[Start Records supplied]

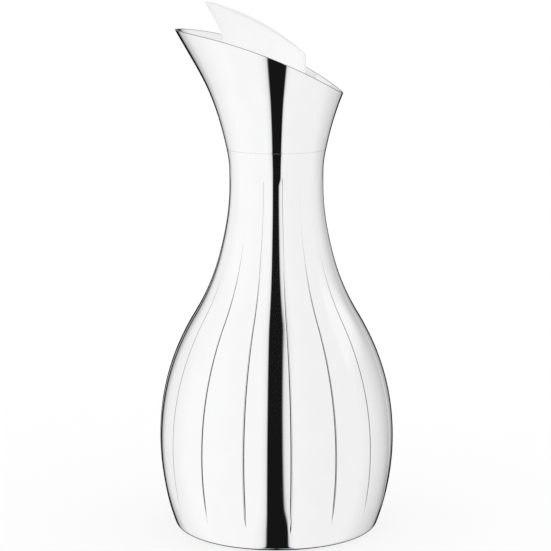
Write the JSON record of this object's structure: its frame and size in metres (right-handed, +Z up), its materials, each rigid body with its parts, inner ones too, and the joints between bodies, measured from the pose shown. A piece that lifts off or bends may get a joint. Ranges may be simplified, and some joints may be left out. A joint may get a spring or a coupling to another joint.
{
  "type": "insulated water pitcher",
  "caption": "Lobed steel water pitcher with a flared slanted spout collar, a double-walled body and a white beaked stopper that tilts open and lifts out.",
  "frame": {"origin": "middle of the foot, on the surface that the pitcher stands on", "axes": "+Z up along the body's axis; the spout points to -X"},
  "size_m": [0.1202, 0.1202, 0.27],
  "materials": {
    "polished_steel": "mirror polished",
    "flask_steel": "drawn and brushed",
    "white_plastic": "satin white",
    "silicone": "matte translucent grey",
    "weight_steel": "plain",
    "bright_pin": "turned"
  },
  "bodies": {
    "jug": {"body_shell": "polished_steel", "inner_flask": "flask_steel", "base_plate": "flask_steel", "vacuum_seal": "weight_steel", "getter": "weight_steel", "base_cover": "flask_steel", "foot_ring": "silicone", "spout_collar": "polished_steel", "neck_liner": "white_plastic", "neck_gasket": "silicone"},
    "stopper": {"stopper_frame": "white_plastic", "stopper_seal": "silicone", "pivot_pin": "bright_pin"},
    "rocker": {"lid_shell": "white_plastic", "lid_top": "white_plastic", "ballast": "weight_steel", "rocker_stem": "white_plastic", "valve_seal": "silicone", "valve_retainer": "white_plastic", "valve_screw": "bright_pin"}
  },
  "joints": [
    {"name": "stopper_lift", "type": "slide", "parent": "jug", "child": "stopper", "axis": [0, 0, 1], "range_m": [0, 0.08]},
    {"name": "lid_tilt", "type": "hinge", "parent": "stopper", "child": "rocker", "pos_m": [-0.0125, 0, 0.192], "axis": [0, -1, 0], "range_deg": [0, 10]}
  ]
}
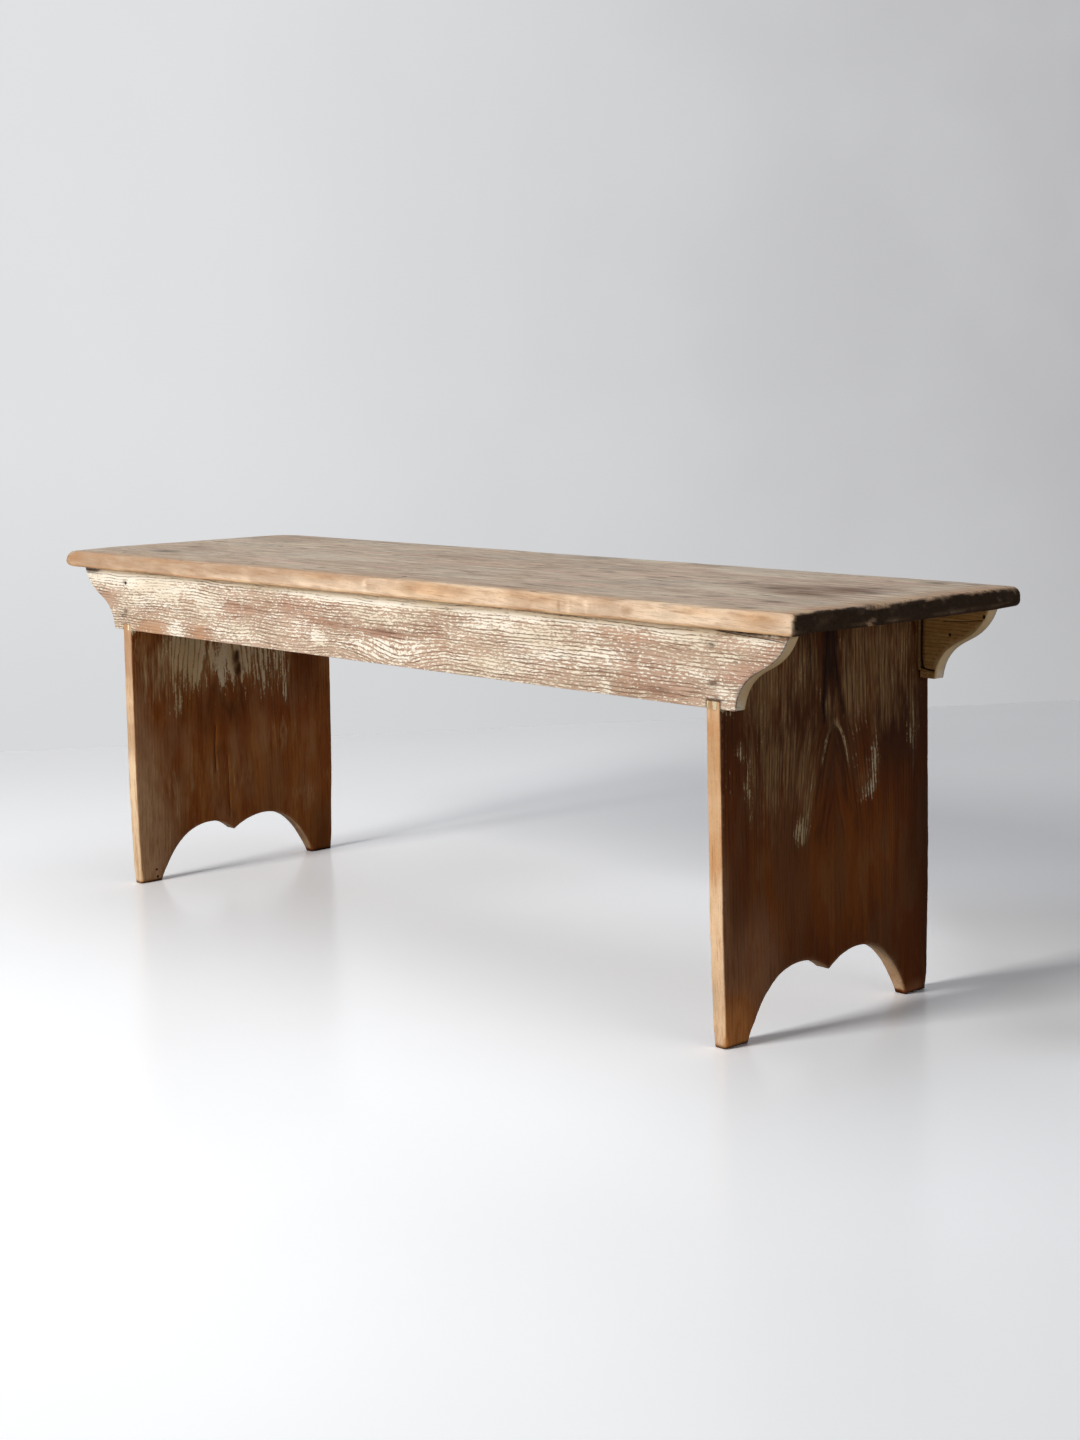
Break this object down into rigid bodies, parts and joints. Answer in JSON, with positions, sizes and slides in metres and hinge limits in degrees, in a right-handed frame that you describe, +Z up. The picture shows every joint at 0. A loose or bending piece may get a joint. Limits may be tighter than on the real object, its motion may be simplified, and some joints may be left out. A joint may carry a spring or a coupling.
{
  "type": "plank bench",
  "caption": "Nailed plank bench with a wide overhanging seat board, aprons with double-curved ends and upright board legs with arched feet.",
  "frame": {"origin": "on the floor, under the middle of the seat board", "axes": "+X along the bench to its right end, +Y from the front apron to the back apron, +Z up"},
  "size_m": [1.334, 0.364, 0.457],
  "materials": {
    "seat_wood": "bare pine, worn smooth and weathered grey-tan, with paler tan worn edges",
    "leg_wood": "dark brown old stain over pine, with thin worn streaks of faded cream paint along the grain",
    "painted_apron_wood": "cream paint flaked off along the grain, over pinkish-brown pine",
    "nail_iron": "dull dark oxidised iron"
  },
  "bodies": {
    "root": {"seat_board": "seat_wood", "left_leg": "leg_wood", "right_leg": "leg_wood", "front_apron": "painted_apron_wood", "back_apron": "painted_apron_wood", "front_apron_left_nails": "nail_iron", "front_apron_right_nails": "nail_iron", "back_apron_left_nails": "nail_iron", "back_apron_right_nails": "nail_iron", "seat_left_leg_nails": "nail_iron", "seat_right_leg_nails": "nail_iron", "seat_front_apron_nails": "nail_iron", "seat_back_apron_nails": "nail_iron"}
  },
  "joints": []
}
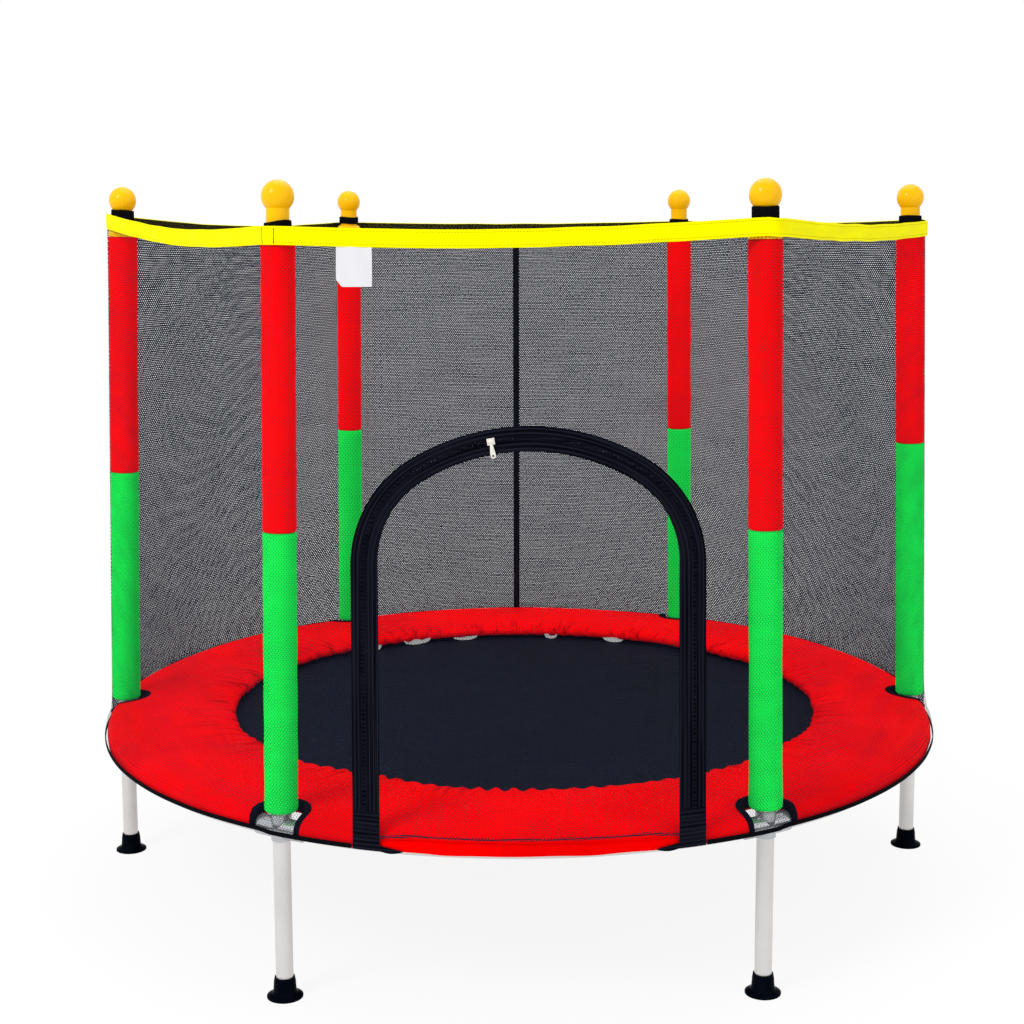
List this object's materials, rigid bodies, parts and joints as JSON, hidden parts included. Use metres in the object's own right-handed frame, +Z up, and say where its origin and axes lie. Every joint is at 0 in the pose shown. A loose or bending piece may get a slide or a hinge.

[End Records supplied]

• _Your objective_:
Take the data above and return it exactly.

• _Reply_:
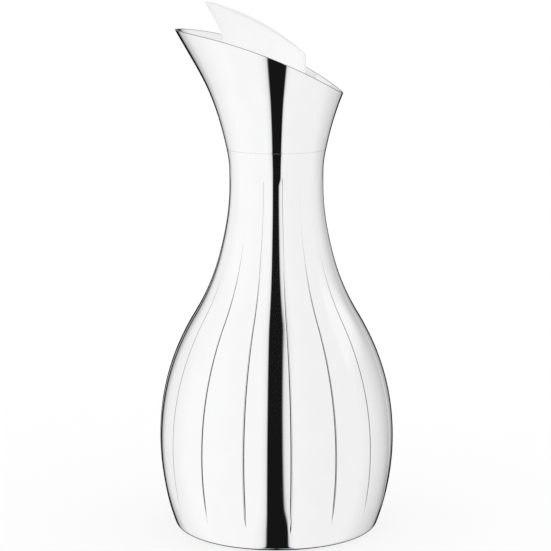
Write the JSON record of this object's structure: its frame and size in metres (right-handed, +Z up), its materials, each rigid body with its parts, inner ones too, and the joints between bodies, measured from the pose shown. A piece that lifts off or bends may get a joint. Ranges may be simplified, and some joints may be left out. A joint may get a spring or a coupling to another joint.
{
  "type": "insulated water pitcher",
  "caption": "Lobed steel water pitcher with a flared slanted spout collar, a double-walled body and a white beaked stopper that tilts open and lifts out.",
  "frame": {"origin": "middle of the foot, on the surface that the pitcher stands on", "axes": "+Z up along the body's axis; the spout points to -X"},
  "size_m": [0.1202, 0.1202, 0.27],
  "materials": {
    "polished_steel": "mirror polished",
    "flask_steel": "drawn and brushed",
    "white_plastic": "satin white",
    "silicone": "matte translucent grey",
    "weight_steel": "plain",
    "bright_pin": "turned"
  },
  "bodies": {
    "jug": {"body_shell": "polished_steel", "inner_flask": "flask_steel", "base_plate": "flask_steel", "vacuum_seal": "weight_steel", "getter": "weight_steel", "base_cover": "flask_steel", "foot_ring": "silicone", "spout_collar": "polished_steel", "neck_liner": "white_plastic", "neck_gasket": "silicone"},
    "stopper": {"stopper_frame": "white_plastic", "stopper_seal": "silicone", "pivot_pin": "bright_pin"},
    "rocker": {"lid_shell": "white_plastic", "lid_top": "white_plastic", "ballast": "weight_steel", "rocker_stem": "white_plastic", "valve_seal": "silicone", "valve_retainer": "white_plastic", "valve_screw": "bright_pin"}
  },
  "joints": [
    {"name": "stopper_lift", "type": "slide", "parent": "jug", "child": "stopper", "axis": [0, 0, 1], "range_m": [0, 0.08]},
    {"name": "lid_tilt", "type": "hinge", "parent": "stopper", "child": "rocker", "pos_m": [-0.0125, 0, 0.192], "axis": [0, -1, 0], "range_deg": [0, 10]}
  ]
}
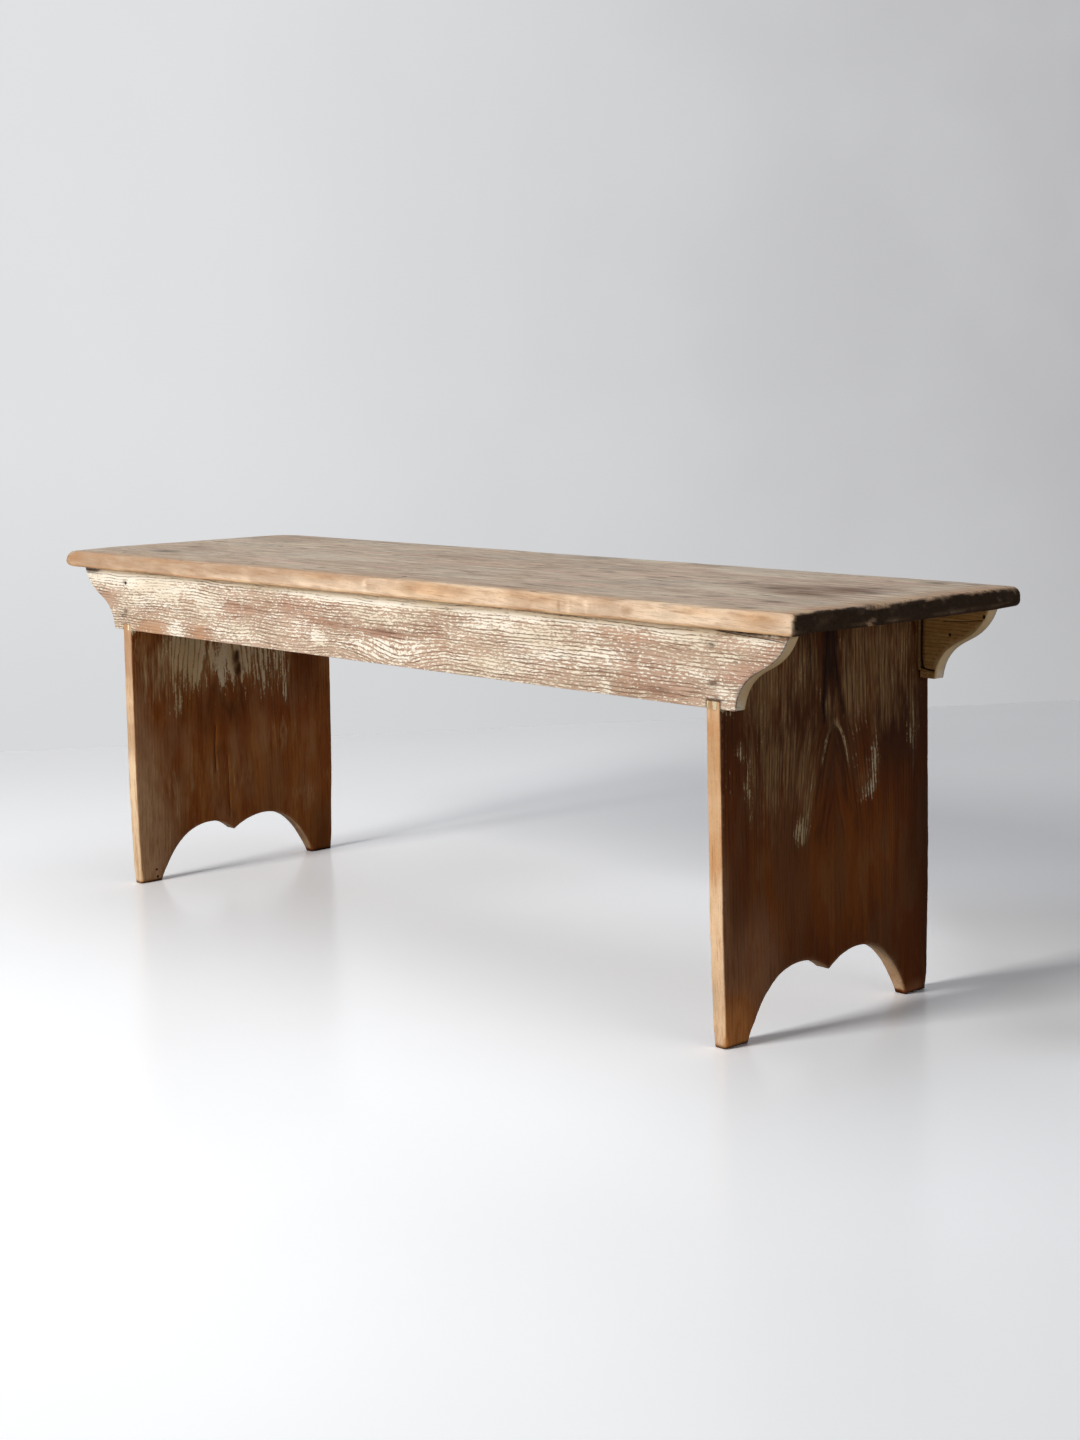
Break this object down into rigid bodies, parts and joints. Answer in JSON, with positions, sizes and slides in metres and hinge limits in degrees, in a right-handed frame that you describe, +Z up. The picture shows every joint at 0. A loose or bending piece may get a joint. Limits may be tighter than on the real object, its motion may be simplified, and some joints may be left out. A joint may carry a spring or a coupling.
{
  "type": "plank bench",
  "caption": "Nailed plank bench with a wide overhanging seat board, aprons with double-curved ends and upright board legs with arched feet.",
  "frame": {"origin": "on the floor, under the middle of the seat board", "axes": "+X along the bench to its right end, +Y from the front apron to the back apron, +Z up"},
  "size_m": [1.334, 0.364, 0.457],
  "materials": {
    "seat_wood": "bare pine, worn smooth and weathered grey-tan, with paler tan worn edges",
    "leg_wood": "dark brown old stain over pine, with thin worn streaks of faded cream paint along the grain",
    "painted_apron_wood": "cream paint flaked off along the grain, over pinkish-brown pine",
    "nail_iron": "dull dark oxidised iron"
  },
  "bodies": {
    "root": {"seat_board": "seat_wood", "left_leg": "leg_wood", "right_leg": "leg_wood", "front_apron": "painted_apron_wood", "back_apron": "painted_apron_wood", "front_apron_left_nails": "nail_iron", "front_apron_right_nails": "nail_iron", "back_apron_left_nails": "nail_iron", "back_apron_right_nails": "nail_iron", "seat_left_leg_nails": "nail_iron", "seat_right_leg_nails": "nail_iron", "seat_front_apron_nails": "nail_iron", "seat_back_apron_nails": "nail_iron"}
  },
  "joints": []
}
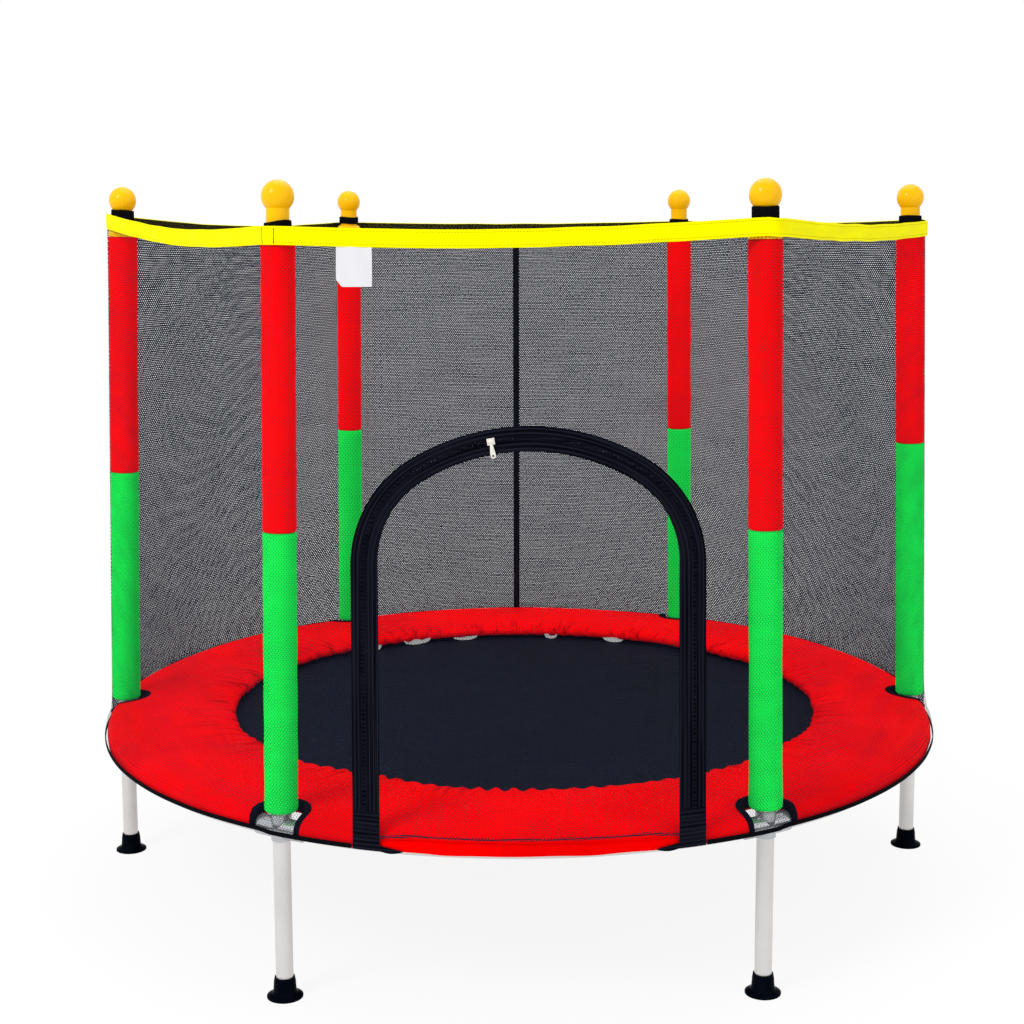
List this object's materials, rigid bodies, parts and joints as JSON, hidden parts included. Use metres in the object's own right-handed frame, +Z up, and say where its origin and axes lie. Every joint is at 0 in the pose shown. A loose or bending piece may get a slide or a hinge.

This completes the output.